▼

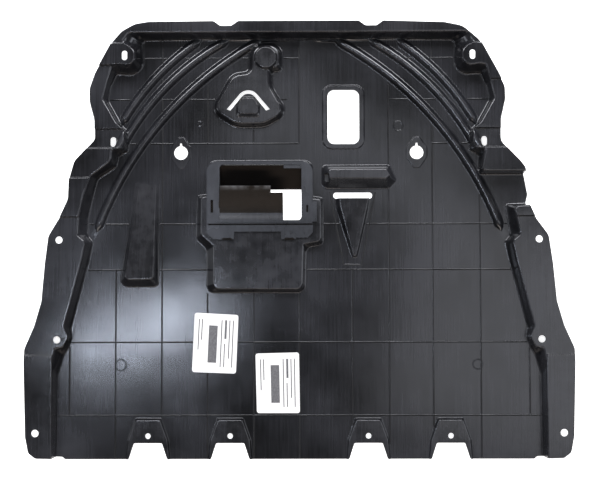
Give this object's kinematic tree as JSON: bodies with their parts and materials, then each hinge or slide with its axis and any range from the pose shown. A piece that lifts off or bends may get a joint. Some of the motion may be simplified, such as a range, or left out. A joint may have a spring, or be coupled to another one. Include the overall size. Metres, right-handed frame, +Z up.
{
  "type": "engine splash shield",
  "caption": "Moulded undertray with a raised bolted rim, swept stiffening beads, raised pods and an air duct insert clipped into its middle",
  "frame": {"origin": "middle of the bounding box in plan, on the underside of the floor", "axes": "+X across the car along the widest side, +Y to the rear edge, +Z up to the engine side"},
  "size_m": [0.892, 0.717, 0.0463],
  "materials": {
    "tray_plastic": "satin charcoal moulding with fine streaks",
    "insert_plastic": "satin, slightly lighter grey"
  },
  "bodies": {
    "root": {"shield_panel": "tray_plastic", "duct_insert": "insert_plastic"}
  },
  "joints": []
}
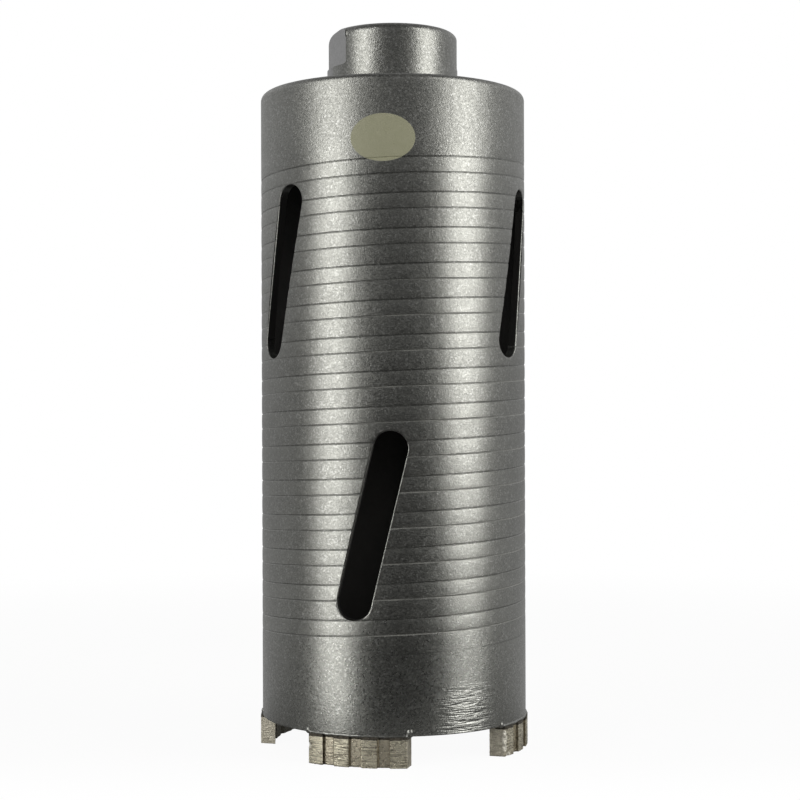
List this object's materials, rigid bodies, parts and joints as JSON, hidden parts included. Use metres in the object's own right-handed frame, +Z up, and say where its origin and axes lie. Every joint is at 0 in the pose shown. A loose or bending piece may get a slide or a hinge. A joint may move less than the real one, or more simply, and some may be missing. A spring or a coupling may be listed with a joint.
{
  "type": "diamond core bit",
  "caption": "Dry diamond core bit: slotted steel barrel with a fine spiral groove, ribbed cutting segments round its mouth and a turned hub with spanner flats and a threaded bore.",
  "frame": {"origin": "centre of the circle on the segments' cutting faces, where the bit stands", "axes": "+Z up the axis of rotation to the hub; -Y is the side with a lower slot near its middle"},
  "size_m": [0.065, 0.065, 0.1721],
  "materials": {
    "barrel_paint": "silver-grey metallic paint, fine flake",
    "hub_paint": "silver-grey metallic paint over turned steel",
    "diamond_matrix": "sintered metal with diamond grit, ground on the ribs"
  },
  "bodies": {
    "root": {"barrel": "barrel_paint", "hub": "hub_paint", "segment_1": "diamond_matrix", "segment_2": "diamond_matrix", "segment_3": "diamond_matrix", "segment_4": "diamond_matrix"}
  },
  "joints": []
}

▲

## [Instructions to follow]
Each line of the material above needs to be quoted exactly, please.

## [Answer to the task]
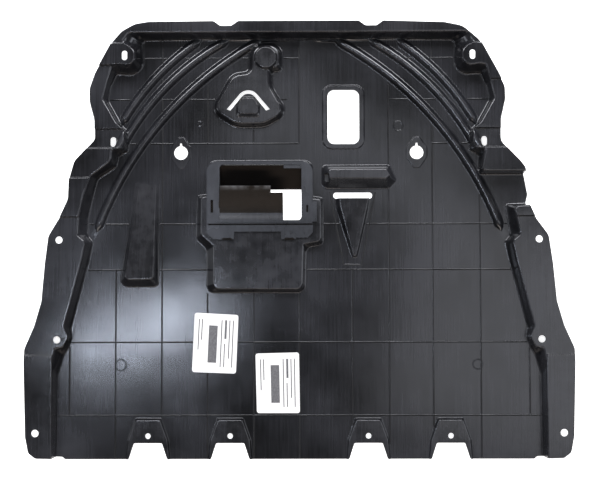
Give this object's kinematic tree as JSON: bodies with their parts and materials, then each hinge or slide with its axis and any range from the pose shown. A piece that lifts off or bends may get a joint. Some of the motion may be simplified, such as a range, or left out. A joint may have a spring, or be coupled to another one. Include the overall size. Metres, right-handed frame, +Z up.
{
  "type": "engine splash shield",
  "caption": "Moulded undertray with a raised bolted rim, swept stiffening beads, raised pods and an air duct insert clipped into its middle",
  "frame": {"origin": "middle of the bounding box in plan, on the underside of the floor", "axes": "+X across the car along the widest side, +Y to the rear edge, +Z up to the engine side"},
  "size_m": [0.892, 0.717, 0.0463],
  "materials": {
    "tray_plastic": "satin charcoal moulding with fine streaks",
    "insert_plastic": "satin, slightly lighter grey"
  },
  "bodies": {
    "root": {"shield_panel": "tray_plastic", "duct_insert": "insert_plastic"}
  },
  "joints": []
}
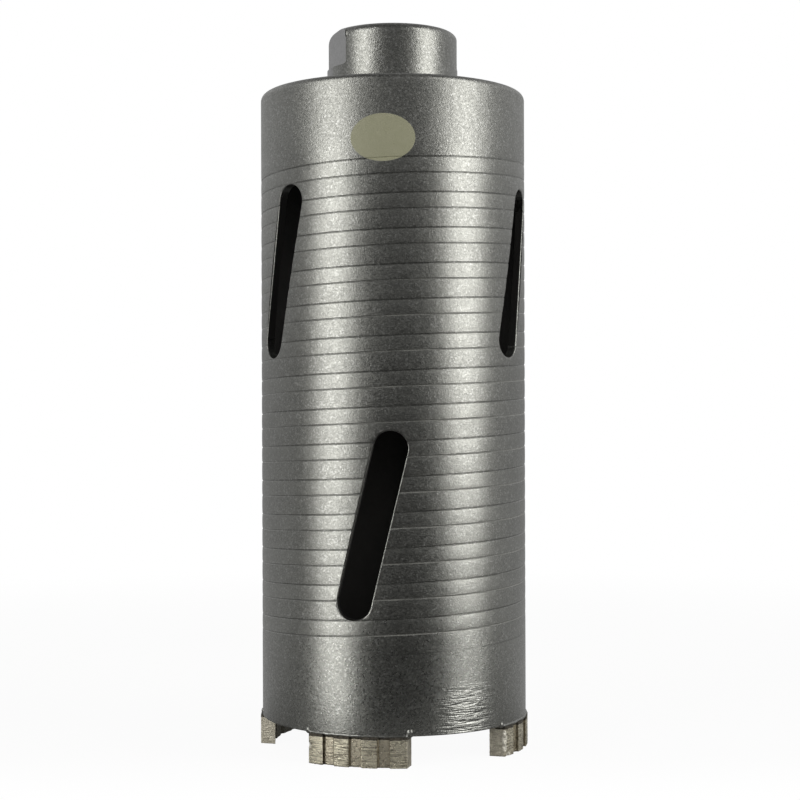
List this object's materials, rigid bodies, parts and joints as JSON, hidden parts included. Use metres in the object's own right-handed frame, +Z up, and say where its origin and axes lie. Every joint is at 0 in the pose shown. A loose or bending piece may get a slide or a hinge. A joint may move less than the real one, or more simply, and some may be missing. A spring or a coupling may be listed with a joint.
{
  "type": "diamond core bit",
  "caption": "Dry diamond core bit: slotted steel barrel with a fine spiral groove, ribbed cutting segments round its mouth and a turned hub with spanner flats and a threaded bore.",
  "frame": {"origin": "centre of the circle on the segments' cutting faces, where the bit stands", "axes": "+Z up the axis of rotation to the hub; -Y is the side with a lower slot near its middle"},
  "size_m": [0.065, 0.065, 0.1721],
  "materials": {
    "barrel_paint": "silver-grey metallic paint, fine flake",
    "hub_paint": "silver-grey metallic paint over turned steel",
    "diamond_matrix": "sintered metal with diamond grit, ground on the ribs"
  },
  "bodies": {
    "root": {"barrel": "barrel_paint", "hub": "hub_paint", "segment_1": "diamond_matrix", "segment_2": "diamond_matrix", "segment_3": "diamond_matrix", "segment_4": "diamond_matrix"}
  },
  "joints": []
}